The monument to the October Revolution, erected in the late 1970s at what later came to be known as Maidan square, was an astute commentary on the relationship between the revolutionary masses and their revolutionary leaders. In this monument, the figure of Vladimir Lenin was surrounded by the four pillars of the October Revolution—the male worker, the female worker, the peasant, and the sailor, all represented in bronze. The figure of Lenin stood apart from the masses not only in size—it effectively dominated the composition—but also in medium: his likeness was made of red granite, suggesting that he belonged to a different, transcendent mode of being. More than twenty years after the October Revolution monument was removed during the Soviet Union’s collapse, this spatial relationship between masses and leaders was re-projected, or reenacted on a different level, during the Maidan uprising. Although the Maidan movement did not have clear leaders or did not accept those who claimed their role, the representatives of the movement were clearly visible and constantly appealed to the assembled public via the large, mounted screens that broadcast the revolution in real time from the square. In this way, the relationship between the screen and the televised demonstrations actually reenacted a familiar, monumental representation of the revolution.

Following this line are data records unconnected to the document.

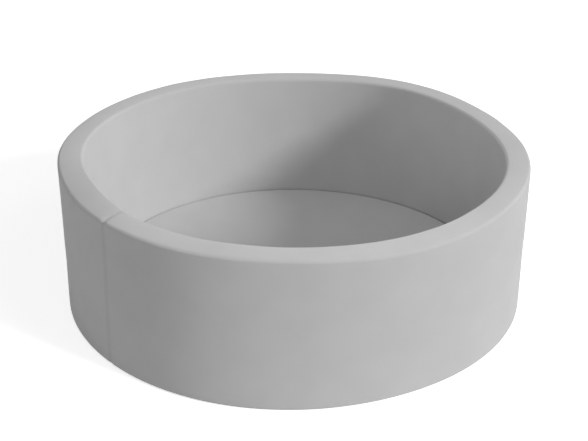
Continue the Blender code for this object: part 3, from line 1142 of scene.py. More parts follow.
@dataclass(frozen=True)
class Settling:
    """How the soft pit departs from a true ring: shallow waves, the seam's valley and a few lobes.

    Attributes:
        sizes: the pit's sizes.
        lobes: where the ring is out of round.
        wall_waves: the waves in the wall.
        wall_calm: the heights between which those waves begin, over the foot.
        seam_depth: how deep the cross seam's line draws the cover in.
        seam_reach: how far that line reaches to each side.
        valley_depth: how deep the broad valley along the seam is.
        valley_reach: how far the valley reaches to each side.
        dent: how much deeper the valley is where it passes over the rim's outer edge.
        dent_reach: how far the dent reaches along the seam.
        pucker: the height of the puckers that the seam's thread draws.
        pucker_length: the length of those puckers.
        pucker_reach: how far they reach to each side.
        pucker_place: where they are read in the noise.
        foam_clearance: how much lower the foam is under the seam.
        foam_reach: how far the seam presses the foam in to each side.
        floor_waves: the waves in the floor.
        floor_calm: the distances from the wall between which those waves begin.
        zip_calm: the heights between which the wall begins to be out of round, over the zip.
        centre_calm: how far out from the middle the panels are true, as a share of the inner radius.
    """

    sizes: PitSizes
    lobes: tuple[Lobe, ...] = ()
    wall_waves: Waves = Waves(0.0010, 0.14, 2.7, 0.35, (7.3, 1.9, 4.4))
    wall_calm: Span = (0.025, 0.080)
    seam_depth: float = 0.0003
    seam_reach: float = 0.0008
    valley_depth: float = 0.0006
    valley_reach: float = 0.0060
    dent: float = 0.0012
    dent_reach: float = 0.010
    pucker: float = 0.00012
    pucker_length: float = 0.026
    pucker_reach: float = 0.016
    pucker_place: Place = (3.1, 8.2, 0.7)
    foam_clearance: float = 0.0006
    foam_reach: float = 0.009
    floor_waves: Waves = Waves(0.0011, 0.17, 2.3, 0.4, (2.2, 5.1, 0.4))
    floor_calm: Span = (0.004, 0.060)
    zip_calm: Span = (0.040, 0.110)
    centre_calm: float = 0.6

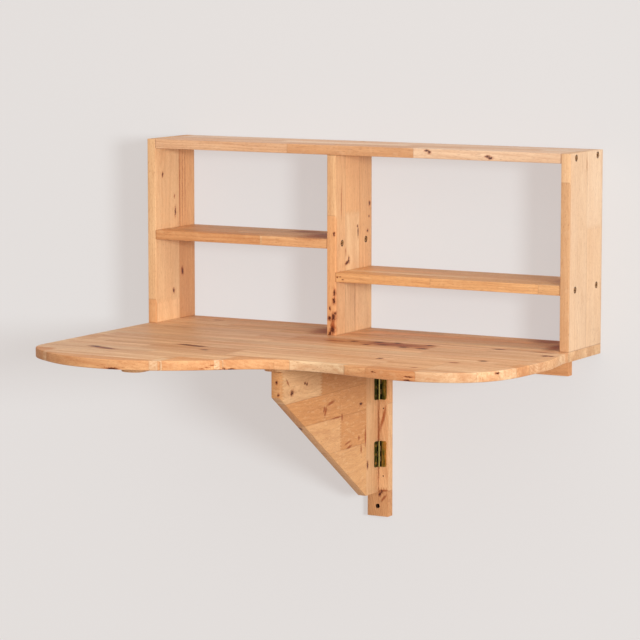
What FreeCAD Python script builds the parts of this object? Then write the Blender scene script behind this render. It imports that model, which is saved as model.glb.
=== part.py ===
import FreeCAD, Part
import os

# Fold-down wall desk, in millimetres. The wall is the plane y = 0 and the front looks
# towards -Y. x = 0 is the middle of the desk and z = 0 is half way up the wall rail.

# Boards of the shelf box
board_t = 20.0
desk_w = 1000.0
shelf_d = 160.0
box_h = 400.0
left_shelf_rise = 183.0
right_shelf_rise = 114.0
divider_x = -45.6
arris_r = 1.0

# Folding leaf: the wavy edge, as distance in from the side and depth from the wall
seam_gap = 0.5
leaf_arris_r = 2.0
edge_from_left = [
    (0.0, 566.0), (14.0, 609.0), (66.0, 652.0), (122.0, 680.0), (203.0, 694.0),
    (329.0, 669.0), (415.0, 616.0), (514.0, 545.0),
]
edge_from_right = [
    (390.0, 525.0), (280.0, 541.0), (191.0, 552.0), (99.0, 538.0), (42.0, 505.0),
    (2.0, 433.0), (-9.5, 353.0), (-13.0, 270.0),
]

# Wall rail and wall batten
rail_inset = 64.0
rail_h = 50.0
rail_t = 20.0
batten_w = 50.0
batten_t = 20.0
batten_len = 335.0
batten_x = -8.5
wall_hole_r = 5.0
rail_hole_end = 46.0
rail_hole_inner_x = 130.0
batten_hole_inset = 22.0
pilot_r = 1.5
pilot_deep = 12.0
pilot_drop = 19.0
pilot_side = 8.4

# Stiffeners under the leaf
stiffener_w = 50.0
stiffener_t = 20.0
stiffener_back_gap = 30.0
stiffener_corner_r = 20.0
stiffener_left_inset = 202.0
stiffener_middle_x = -25.0
stiffener_right_inset = 242.0
stiffener_left_reach = 592.0
stiffener_middle_reach = 444.0
stiffener_right_reach = 395.0

# Swinging bracket
bracket_t = 20.0
bracket_gap_under_stiffener = 0.5
bracket_gap_to_batten = 2.0
bracket_h = 311.5
bracket_reach = 442.0
bracket_nose_h = 52.5
bracket_face_off = 1.5
stile_w = 53.0

# Butt hinges, all of one size
hinge_h = 56.0
hinge_leaf_w = 16.0
hinge_plate_t = 1.2
hinge_corner_r = 4.0
knuckle_r = 3.0
knuckle_count = 5
knuckle_gap = 0.2
knuckle_clear = 0.3
knuckle_notch_clear = 0.5
pin_r = 1.5
pin_clear = 0.05
hinge_screw_inset = 9.0
hinge_screw_out = 10.5
bracket_hinge_drop = 54.0
bracket_hinge_pitch = 146.0
leaf_hinge_end = 100.0
leaf_hinge_middle_x = 80.0

# Screws: shank and head radius, head depth and length
carcass_screw = {"shank_r": 3.0, "head_r": 7.0, "head_h": 4.0, "length": 50.0}
strip_screw = {"shank_r": 2.0, "head_r": 4.0, "head_h": 2.4, "length": 30.0}
rail_screw = {"shank_r": 2.5, "head_r": 5.0, "head_h": 3.0, "length": 45.0}
hinge_screw = {"shank_r": 1.5, "head_r": 3.0, "head_h": 1.6, "length": 15.0}
screw_clear = 0.05
screw_tip_h = 3.0
screw_tip_r = 0.3
recess_share = 0.6
recess_w = 0.9
recess_deep = 1.2
carcass_screw_front = 30.0
carcass_screw_back = 25.0
base_screw_back = 55.0
rail_screw_end = 136.0
rail_screw_inner_x = 80.0
rail_screw_sink = 20.0
rail_sink_clear = 1.0
strip_screw_count = 3
strip_screw_end = 40.0

# Keyhole hangers in the back edges of the sides
hanger_w = 15.0
hanger_h = 46.0
hanger_t = 2.0
hanger_clear = 0.1
hanger_drop = 40.0
keyhole_r = 4.5
keyslot_r = 2.2
keyslot_len = 12.0
key_pocket_margin = 1.0
key_pocket_deep = 8.0
hanger_screw_inset = 6.0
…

During the Soviet years, October Revolution Square was the site of so many pseudo- or counterrevolutionary rituals that it is hard to imagine it as a site for a genuine uprising. This cynical use of fake demonstrations led to the discrediting of the very idea of public assembly. In 1986, the square was the site of perhaps one of the most cynical uses of public assembly in history. Thousands of Kyivites marched through the square during the official Labor Day parade without knowing that five days earlier, a disaster had taken place in Chernobyl, about one hundred kilometers away. Soviet workers were made to march through the radiation-exposed streets for the sake of communist ritual. While the Labor Day ritual was not cancelled by atomic disaster, little could be done to prevent the Soviet society from its subsequent atomization. Very soon, the Thatcherite formula “there is no such thing as society” was realized in Ukraine and other post-Soviet states in its most radical form.

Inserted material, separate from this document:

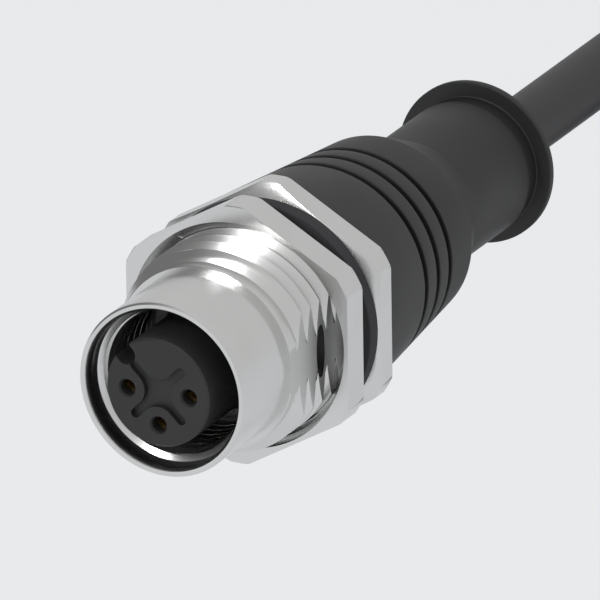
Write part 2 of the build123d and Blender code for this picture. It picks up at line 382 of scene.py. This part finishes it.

The 1992 documentary Levels of Democracy (directed by Georgiy Shkliarevsky), which portrays various political assemblies that took place in and around Maidan square in the late 1980s and early 1990s, grasps the ultimate transformation of Ukrainian (and, more broadly, late-Soviet) society into a post-social assemblage of individuals overwhelmed by the need for personal survival. The film’s opening scenes are filled with the joyous exultations of the masses, who for the first time had been granted the right to celebrate their national identity. In 1991, however, the situation changes drastically: the protesters stop caring about national identity, since they are suddenly faced with a collapsing economy and the urgency of physical survival. People still assemble—but instead of listening to performances of Ukrainian national anthem, they now listen to a teenager singing Yegor Letov’s songs on a guitar, or to a speech by a paranoid anti-Semite preacher. When freedom of assembly finally becomes a real constitutional right, practicing it is very difficult due to a sudden lack of basic goods.8
In the early 2000s, when the effects of economic collapse and social degradation started to wane, the Ukrainian people started to reclaim Maidan as a place for assembly and dissent. In the winter of 2000–2001, protesters set up an encampment in the square and called for the resignation of Ukrainian president Leonid Kuchma, who was accused of ordering the murder of the opposition journalist Georgiy Gongadze. The encampment was dispersed, and in order to prevent any further use of Maidan square for public dissent, President Kuchma ordered that it be redeveloped as a consumer space—a shopping mall combined with a para-historical sculpture park. The new surface of Maidan, dotted with kitschy sculptures and glass domes linking it with the promising shopping mall underworld, was supposed to prevent large crowds of protesters from gathering there. Instead, the public was supposed to assemble in the shopping mall underneath for the sake of pure consumption. On the spot where the October Revolution monument previously stood, a notoriously ugly monument to the independence of Ukraine was erected in its place, its use of imperial Corinthian order absurdly reverting Ukraine’s post-colonial imaginary. But Kuchma’s plan for doing away with Maidan as a public space failed— probably because his corrupt tendencies led him to award the project to a group of wealthy businessmen who had no prior experience in the construction business. Kuchma’s stated reason for redeveloping Maidan was the tenth anniversary of Ukrainian independence. Instead, the second decade of Ukraine’s alleged “independence” saw a tremendous proliferation of protest activity at Maidan square.